A growing shortage of organs for transplant in the United States has prompted allegations that attempts to get organs from dying patients are too aggressive. The most scandalous case happened last year in San Luis Obispo, California, when an overzealous surgeon may have overstepped the line between waiting until the donor, a disabled 25-year-old man, died, and deliberately hastening his death.
The president of the Association of Organ Procurement Organizations (OPOs), Thomas Mone, insists that this case was an aberration. However, doctors, nurses, and others say that they have noticed a growing pressure to supply organs since 2003, when the Federal government launched a campaign to maximise the supply of organs from deceased donors. The employees of the OPOs work with hospitals to identify potential donors.
Some bioethicists are critical of how the OPOs work. “It’s like they’re vultures flying around the hospitals hovering over beds waiting for them to die so they can grab the organs,” says Michael Grodin, of Boston University.
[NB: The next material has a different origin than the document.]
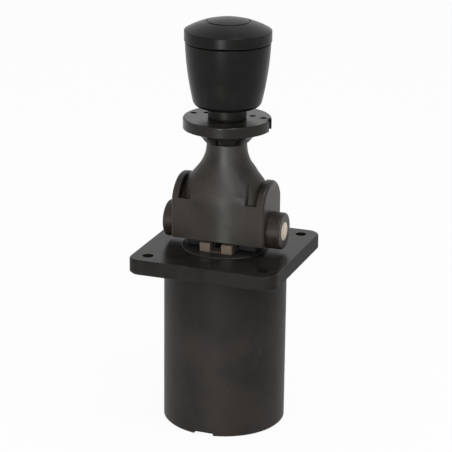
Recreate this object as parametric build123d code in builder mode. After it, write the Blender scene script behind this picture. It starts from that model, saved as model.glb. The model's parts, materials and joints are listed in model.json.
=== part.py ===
from build123d import *
from math import copysign, cos, pi, radians, sin, sqrt
import os

os.makedirs("parts", exist_ok=True)

# Hydraulic pilot joystick valve with one lever axis. Millimetres, +Z up.
# Origin: centre of the valve body's bottom face. The pivot pins lie along X, so the lever
# tilts to the front (-Y) and to the rear (+Y) and presses one plunger on each side.

# ---- Driving dimensions ----
fit = 0.03  # radial running clearance
gap = 0.3  # rest gap between pieces that meet in use

body_dia = 72.3
body_height = 98.0
notch_width = 12.0  # relief in the bottom rim
notch_height = 2.3
notch_depth = 4.0
edge_break = 0.8

port_bore = 11.8
port_depth = 14.0
supply_offset = 21.0  # pressure and tank ports, from the centre along X

flange_side = 90.0
flange_thick = 9.0
register = 0.8  # the body's chamfered top edge sits this far up in the flange
flange_corner = 8.0
flange_edge = 1.0
mount_spacing = 70.0
mount_hole = 6.5

plate_dia = 52.0  # pivot bracket's round plate
plate_proud = 0.6
plate_edge = 0.5
screw_spot_x = 15.5
screw_spot_y = 14.0
screw_dia = 4.0
screw_head_dia = 8.0
screw_length = 26.0
screw_socket = 2.5
screw_room = 1.0  # below a screw's end

pivot_height = 12.8  # pin axis above the flange's top
tilt_limit = 20.0  # degrees to each side
lug_inner = 11.0
lug_thick = 10.0
lug_width = 14.4
pin_dia = 8.0
pin_head_dia = 11.4
bush_wall = 1.2
bush_flange = 1.0
bush_flange_dia = 14.0

plunger_offset = 13.2  # plungers stand this far in front of and behind the pin axis
plunger_dia = 8.0
nose_radius = 6.8  # crown of the yoke's pressing edges, centred at pin height
tappet_width = 20.0
tappet_depth = 8.6
tappet_height = 6.4
tappet_slot = 7.0
tappet_web = 1.2
window_gap = 0.6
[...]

And bioethicist Daniel O. Dugan told the Washington Post: “In some places, the organ-procurement folks will actually go into the room and meet the family and wear scrubs that are the same colour as the hospital personnel and allow themselves to be experienced by the family as being members of the hospital staff… They will introduce themselves and build a kind of rapport when actually their whole agenda is organ procurement.”
Apparently OPO representatives are trained to persuade families to donate the organs of family members by describing dying patients who are desperate for organs. They also adopt a “presumptive” approach which assumes that the family would like to donate.